There had been a huge bang and the crash had lasted for ever, but he had survived because sacks of maize had slid over him so that the aluminium which was flying around could not hit him. The army sent a helicopter to the scene of the crash which they found quite quickly from the  directions John gave. It must have been a gruesome sight because Oscar had been flung out of the cockpit, which had been wrenched open and he was hanging over a propeller, dead. John was still fastened into his seat belt but died during the second day after the crash, following when then John Murpy was forced to leave them and save himself. Three days in 45 degrees Centigrade meant that they were unrecognizable. The built-in safe with the money and papers had been robbed and was empty.

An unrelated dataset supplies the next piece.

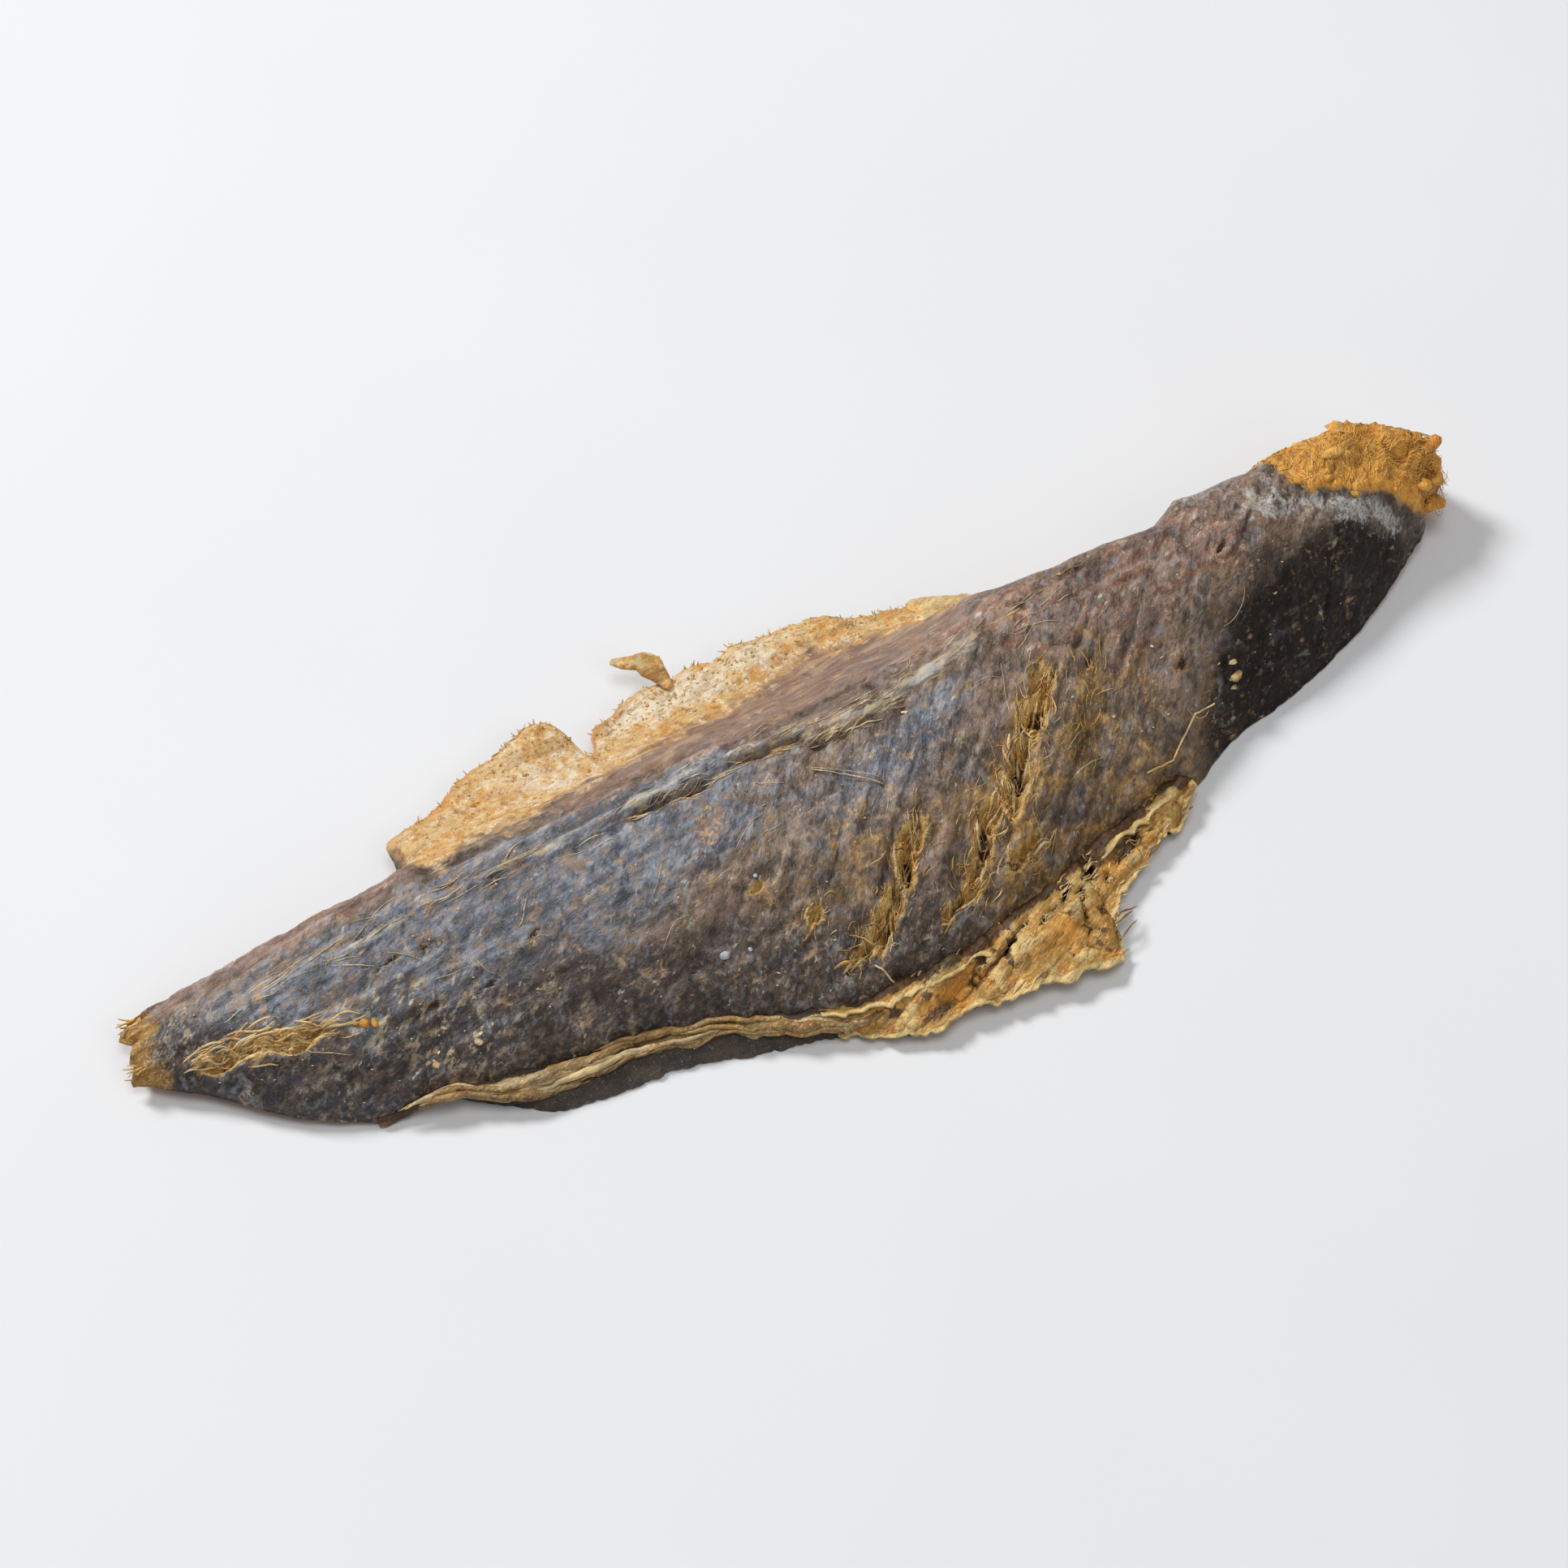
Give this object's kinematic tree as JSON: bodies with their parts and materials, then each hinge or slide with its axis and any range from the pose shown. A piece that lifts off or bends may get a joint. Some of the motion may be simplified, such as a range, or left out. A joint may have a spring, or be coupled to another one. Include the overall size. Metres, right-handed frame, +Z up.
{
  "type": "smoked fish",
  "caption": "Headless hot-smoked dried fish, gutted and opened along the belly, lying skin side up, with thin golden belly flaps and a torn edge.",
  "frame": {"origin": "centre of the bounding box, on the table that the fish lies on", "axes": "+X from the tail stub to the cut head end, +Y towards the long golden belly flap, +Z up, skin side up"},
  "size_m": [0.1708, 0.0578, 0.0138],
  "materials": {
    "smoked_skin": "dry grey-brown smoked fish skin with a dull blue sheen, golden translucent belly edges and orange-brown flesh"
  },
  "bodies": {
    "root": {"smoked_fish": "smoked_skin"}
  },
  "joints": []
}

On the fourth day I was rung by the hospital director. Did I know the pilots, and if so, could I identify them? The mortuary of the hospital was itself awful. The airconditioning had not been working for years, the mosquito netting on the windows was rusted and broken, so that inside it was not only stifling hot, but because of the swarms of flies you could hardly see where you were walking. Through a little hallway, a room with corpses, to another little room lit by a solitary bulb. There lay two bodies, more like balloons in fact, swollen up with decay and covered with thick layers of flies. The stink was awful and in a corner I vomited out my revulsion. With a cloth in front of my mouth, it was up to me to identify the bodies. But it was impossible for me to distinguish between the two men. Oscar was, as I said, blond, heavily-built and tall; John was a smaller build, with a beard, slim and sun-tanned. But body parts were missing and the wounds which they had on their faces were so numerous that I could give no definite answer. All at once it came to me how I could tell Oscar and John apart: Oscar always wore long safari trousers and John was always dressed in khaki shorts. And so was I able to do what was expected of me.

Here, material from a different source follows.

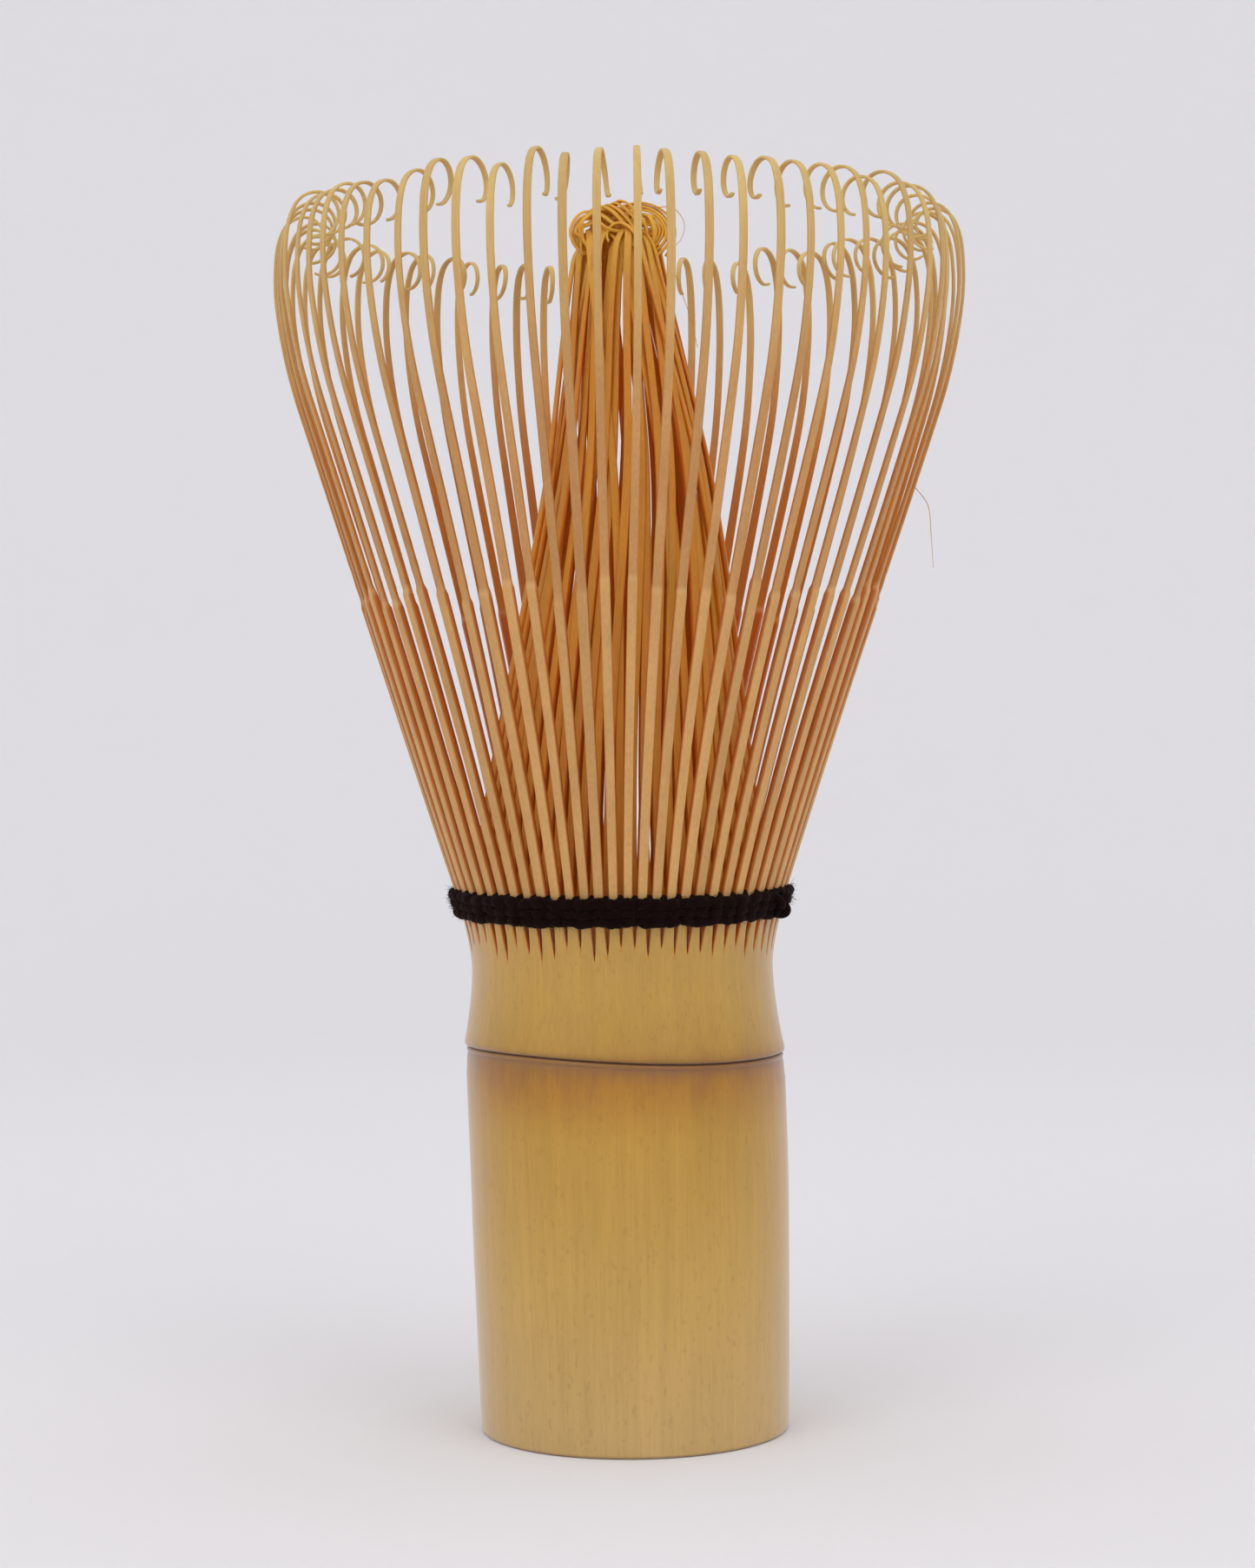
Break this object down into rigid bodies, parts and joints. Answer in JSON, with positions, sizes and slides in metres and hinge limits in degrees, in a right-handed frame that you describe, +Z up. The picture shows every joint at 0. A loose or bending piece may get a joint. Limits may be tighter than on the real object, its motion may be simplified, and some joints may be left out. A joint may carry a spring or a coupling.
{
  "type": "bamboo tea whisk",
  "caption": "Hand-carved bamboo tea whisk: hollow culm handle, flared ring of outer tines with curled tips, gathered inner tines and black thread lacing.",
  "frame": {"origin": "centre of the culm's foot, on the surface the whisk stands on", "axes": "+Z up along the culm's axis towards the tines' tips; +X to the right as pictured, where the thread's knot is, 22 degrees towards the front; -Y towards the viewer"},
  "size_m": [0.0618, 0.0618, 0.1094],
  "materials": {
    "culm_bamboo": "satin bamboo skin, ochre-tan, fine vertical fibre streaks",
    "septum_bamboo": "raw pale bamboo diaphragm",
    "outer_tine_bamboo": "split bamboo, tan bark face, orange sides, pale shaved tips",
    "inner_tine_bamboo": "split bamboo, deep orange, satin",
    "cotton_thread": "twisted black cotton thread, matt and slightly fuzzy"
  },
  "bodies": {
    "root": {"handle": "culm_bamboo", "node_septum": "septum_bamboo", "neck_ring": "culm_bamboo", "inner_split_01": "inner_tine_bamboo", "inner_split_02": "inner_tine_bamboo", "inner_split_03": "inner_tine_bamboo", "inner_split_04": "inner_tine_bamboo", "inner_split_05": "inner_tine_bamboo", "inner_split_06": "inner_tine_bamboo", "inner_split_07": "inner_tine_bamboo", "inner_split_08": "inner_tine_bamboo", "inner_split_09": "inner_tine_bamboo", "inner_split_10": "inner_tine_bamboo", "inner_split_11": "inner_tine_bamboo", "inner_split_12": "inner_tine_bamboo", "inner_split_13": "inner_tine_bamboo", "inner_split_14": "inner_tine_bamboo", "inner_split_15": "inner_tine_bamboo", "inner_split_16": "inner_tine_bamboo", "binding_thread": "cotton_thread", "thread_knot": "cotton_thread"},
    "outer_01": {"outer_split_01": "outer_tine_bamboo"},
    "outer_02": {"outer_split_02": "outer_tine_bamboo"},
    "outer_03": {"outer_split_03": "outer_tine_bamboo"},
    "outer_04": {"outer_split_04": "outer_tine_bamboo"},
    "outer_05": {"outer_split_05": "outer_tine_bamboo"},
    "outer_06": {"outer_split_06": "outer_tine_bamboo"},
    "outer_07": {"outer_split_07": "outer_tine_bamboo"},
    "outer_08": {"outer_split_08": "outer_tine_bamboo"},
    "outer_09": {"outer_split_09": "outer_tine_bamboo"},
    "outer_10": {"outer_split_10": "outer_tine_bamboo"},
    "outer_11": {"outer_split_11": "outer_tine_bamboo"},
    "outer_12": {"outer_split_12": "outer_tine_bamboo"},
    "outer_13": {"outer_split_13": "outer_tine_bamboo"},
    "outer_14": {"outer_split_14": "outer_tine_bamboo"},
    "outer_15": {"outer_split_15": "outer_tine_bamboo"},
    "outer_16": {"outer_split_16": "outer_tine_bamboo"}
  },
  "joints": [
    {"name": "outer_flex_01", "type": "hinge", "parent": "root", "child": "outer_01", "pos_m": [0.01474, 0, 0.04865], "axis": [0, 1, 0], "range_deg": [-3, 8], "stiffness_Nm_per_rad": 0.012},
    {"name": "outer_flex_02", "type": "hinge", "parent": "root", "child": "outer_02", "pos_m": [0.01362, 0.00564, 0.04865], "axis": [-0.3827, 0.9239, 0], "range_deg": [-3, 8], "stiffness_Nm_per_rad": 0.012},
    {"name": "outer_flex_03", "type": "hinge", "parent": "root", "child": "outer_03", "pos_m": [0.01042, 0.01042, 0.04865], "axis": [-0.7071, 0.7071, 0], "range_deg": [-3, 8], "stiffness_Nm_per_rad": 0.012},
    {"name": "outer_flex_04", "type": "hinge", "parent": "root", "child": "outer_04", "pos_m": [0.00564, 0.01362, 0.04865], "axis": [-0.9239, 0.3827, 0], "range_deg": [-3, 8], "stiffness_Nm_per_rad": 0.012},
    {"name": "outer_flex_05", "type": "hinge", "parent": "root", "child": "outer_05", "pos_m": [0, 0.01474, 0.04865], "axis": [-1, 0, 0], "range_deg": [-3, 8], "stiffness_Nm_per_rad": 0.012},
    {"name": "outer_flex_06", "type": "hinge", "parent": "root", "child": "outer_06", "pos_m": [-0.00564, 0.01362, 0.04865], "axis": [-0.9239, -0.3827, 0], "range_deg": [-3, 8], "stiffness_Nm_per_rad": 0.012},
    {"name": "outer_flex_07", "type": "hinge", "parent": "root", "child": "outer_07", "pos_m": [-0.01042, 0.01042, 0.04865], "axis": [-0.7071, -0.7071, 0], "range_deg": [-3, 8], "stiffness_Nm_per_rad": 0.012},
    {"name": "outer_flex_08", "type": "hinge", "parent": "root", "child": "outer_08", "pos_m": [-0.01362, 0.00564, 0.04865], "axis": [-0.3827, -0.9239, 0], "range_deg": [-3, 8], "stiffness_Nm_per_rad": 0.012},
    {"name": "outer_flex_09", "type": "hinge", "parent": "root", "child": "outer_09", "pos_m": [-0.01474, 0, 0.04865], "axis": [0, -1, 0], "range_deg": [-3, 8], "stiffness_Nm_per_rad": 0.012},
    {"name": "outer_flex_10", "type": "hinge", "parent": "root", "child": "outer_10", "pos_m": [-0.01362, -0.00564, 0.04865], "axis": [0.3827, -0.9239, 0], "range_deg": [-3, 8], "stiffness_Nm_per_rad": 0.012},
    {"name": "outer_flex_11", "type": "hinge", "parent": "root", "child": "outer_11", "pos_m": [-0.01042, -0.01042, 0.04865], "axis": [0.7071, -0.7071, 0], "range_deg": [-3, 8], "stiffness_Nm_per_rad": 0.012},
    {"name": "outer_flex_12", "type": "hinge", "parent": "root", "child": "outer_12", "pos_m": [-0.00564, -0.01362, 0.04865], "axis": [0.9239, -0.3827, 0], "range_deg": [-3, 8], "stiffness_Nm_per_rad": 0.012},
    {"name": "outer_flex_13", "type": "hinge", "parent": "root", "child": "outer_13", "pos_m": [0, -0.01474, 0.04865], "axis": [1, 0, 0], "range_deg": [-3, 8], "stiffness_Nm_per_rad": 0.012},
    {"name": "outer_flex_14", "type": "hinge", "parent": "root", "child": "outer_14", "pos_m": [0.00564, -0.01362, 0.04865], "axis": [0.9239, 0.3827, 0], "range_deg": [-3, 8], "stiffness_Nm_per_rad": 0.012},
    {"name": "outer_flex_15", "type": "hinge", "parent": "root", "child": "outer_15", "pos_m": [0.01042, -0.01042, 0.04865], "axis": [0.7071, 0.7071, 0], "range_deg": [-3, 8], "stiffness_Nm_per_rad": 0.012},
    {"name": "outer_flex_16", "type": "hinge", "parent": "root", "child": "outer_16", "pos_m": [0.01362, -0.00564, 0.04865], "axis": [0.3827, 0.9239, 0], "range_deg": [-3, 8], "stiffness_Nm_per_rad": 0.012}
  ]
}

The same day Oscar’s wife Felicity and son Lyndon, arrived in their Cessna 402 with their pilot Frank Helpers and two undertakers from a South African funeral parlour. They were to prepare the bodies for export, embalm and lay in zinc coffins. In my office they changed their clothes and then made their way to the hospital. A quarter of an hour later they were back. They had never seen such a mess and they asked me if I had any plastic material. As a conscientious Dutchman, equipped with the necessary supplies, I had still got two rolls of grey rubbish bags which I had brought from a Dutch supermarket. The men cut open the rubbish bags, wrapped them around themselves and stuck them together with tape. After working six hours solidly, the task was finished around midnight  and they put their clothes on again. Despite showering and scrubbing themselves three times, they still stank to high heaven and it was more than a year before the smell of the corpses left my room.

The next day, after a short but emotional ceremony we drove to the airport with the two coffins on a truck and gently slid Oscar and John Tristan into their Cessna, which flew them both to Johannesburg for a burial service and cremation. It was reported that pilots, engineers and charter operators from all over southern Africa, convened at the service to bid them farewell.